Question

Recent survey data indicated that 14.2% of adults between the ages of 25 and 34 live with their parents. Their parents must have a basement! A random sample of 125 young adults in this age group was selected. What is the probability that between 13 and 17 of these young adults lived with their parents? Hint: use 14.2% to determine the standard error and the p-bar would be the 13/125 and the 17/125.

Answer 1

38.76% probability that between 13 and 17 of these young adults lived with their parents

Explanation:

I am going to use the normal approxiation to the binomial to solve this question.

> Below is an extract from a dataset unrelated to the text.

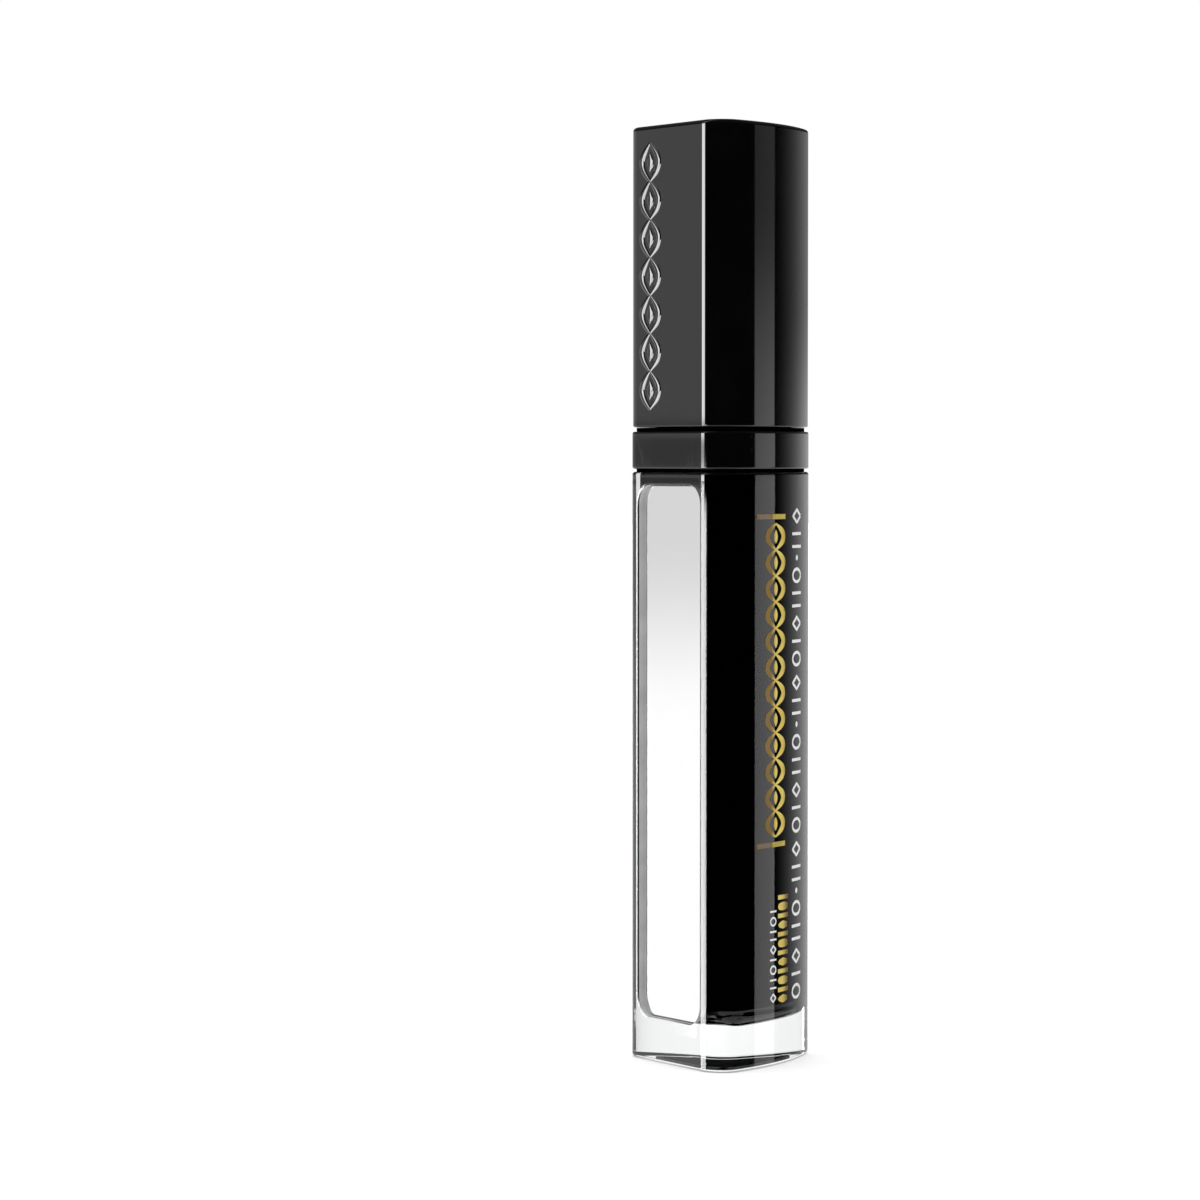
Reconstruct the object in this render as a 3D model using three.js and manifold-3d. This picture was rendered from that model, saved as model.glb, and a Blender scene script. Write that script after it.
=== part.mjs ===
// Mascara tube: a closed wand-and-bottle container, about 130 mm tall.
// Millimetres, +Z up. The origin is on the stem's axis at the underside of the bottle.
// The flat mirror side faces -Y; the ridge where the two curved sides meet points to +Y.
import * as THREE from 'three';
import { mergeVertices } from 'three/addons/utils/BufferGeometryUtils.js';
import Module from 'manifold-3d';

const wasm = await Module();
wasm.setup();

// ---- Driving dimensions -------------------------------------------------------------------
// Heights.
const TUBE_HEIGHT = 130;
const CAP_HEIGHT = 41.8;
const CAP_GROOVE = 0.6;
const GROOVE_CLEARANCE = 0.05;
const COLLAR_HEIGHT = 5.2;
const COLLAR_GROOVE = 0.4;
const GROOVE_SETBACK = 0.6;
const NECK_HEIGHT = 12.4;
const BASE_THICKNESS = 5.8;

// Cross-section: flat side, two bulging sides and the ridge, as if its corners were sharp.
const SECTION_WIDTH = 24.73;
const SECTION_DEPTH = 23.83;
const SIDE_RADIUS = 42.7;
const AXIS_TO_FLAT = 8.52;
const FRONT_CORNER_RADIUS = 3.33;
const RIDGE_RADIUS = 1.4;
const SMALLEST_CORNER = 0.3;

// Outer bottle and its mirror recess.
const BOTTLE_WALL = 1.0;
const BOTTLE_EDGE = 0.4;
const RECESS_BACK_WALL = 0.65;
const MIRROR_DEPTH = 0.85;
const MIRROR_THICKNESS = 1.0;
const ADHESIVE_THICKNESS = 0.15;
const ADHESIVE_MARGIN = 0.8;
const RECESS_SIDE_MARGIN = 0.45;
const RECESS_TOP_MARGIN = 1.8;
const RECESS_BASE_MARGIN = 0.3;
const RECESS_CORNER_RADIUS = 2.8;
const PANE_CLEARANCE = 0.1;

// Base label in its shallow recess.
const LABEL_INSET = 3.0;
const LABEL_THICKNESS = 0.15;
const LABEL_CLEARANCE = 0.05;

// Inner vial, its shoulder flange and neck.
const VIAL_CLEARANCE = 0.1;
const VIAL_WALL = 0.7;
const VIAL_FLOOR = 0.9;
const VIAL_EDGE = 2.5;
const SPIGOT_HEIGHT = 1.6;
const NECK_WALL = 1.0;

// Collar.
const COLLAR_WALL = 1.2;
const COLLAR_TOP = 1.4;
const COLLAR_EDGE = 0.3;
const COLLAR_CLEARANCE = 0.15;

// Cap shell and its threaded liner.
const CAP_SETBACK = 0.1;
const CAP_WALL = 1.1;
const CAP_TOP_WALL = 1.5;
const CAP_EDGE = 0.6;
const CAP_MOUTH_EDGE = 0.25;
const LINER_CLEARANCE = 0.12;
const LINER_WALL = 0.7;
const LINER_PLATE = 1.2;
const LINER_RIM = 1.0;
const LINER_RIM_RECESS = 0.5;
const SOCKET_WALL = 1.3;
const SOCKET_HEIGHT = 10;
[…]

Binomial probability distribution

Probability of exactly x sucesses on n repeated trials, with p probability.

Can be approximated to a normal distribution, using the expected value and the standard deviation.

The expected value of the binomial distribution is:

`E(X) = np`

The standard deviation of the binomial distribution is:

`√(V(X)) = √(np(1-p))`

Normal probability distribution

Problems of normally distributed samples can be solved using the z-score formula.

In a set with mean
`\mu` and standard deviation
`\sigma`, the zscore of a measure X is given by:

`Z = (X - \mu)/(\sigma)`

The Z-score measures how many standard deviations the measure is from the mean. After finding the Z-score, we look at the z-score table and find the p-value associated with this z-score. This p-value is the probability that the value of the measure is smaller than X, that is, the percentile of X. Subtracting 1 by the pvalue, we get the probability that the value of the measure is greater than X.

When we are approximating a binomial distribution to a normal one, we have that
`\mu = E(X)`,
`\sigma = √(V(X))`.

In this problem, we have that:

`p = 0.142, n = 125`

So

`\mu = E(X) = np = 125*0.142 = 17.75`

`\sigma = √(V(X)) = √(np(1-p)) = √(125*0.142*0.858) = 3.9025`

What is the probability that between 13 and 17 of these young adults lived with their parents?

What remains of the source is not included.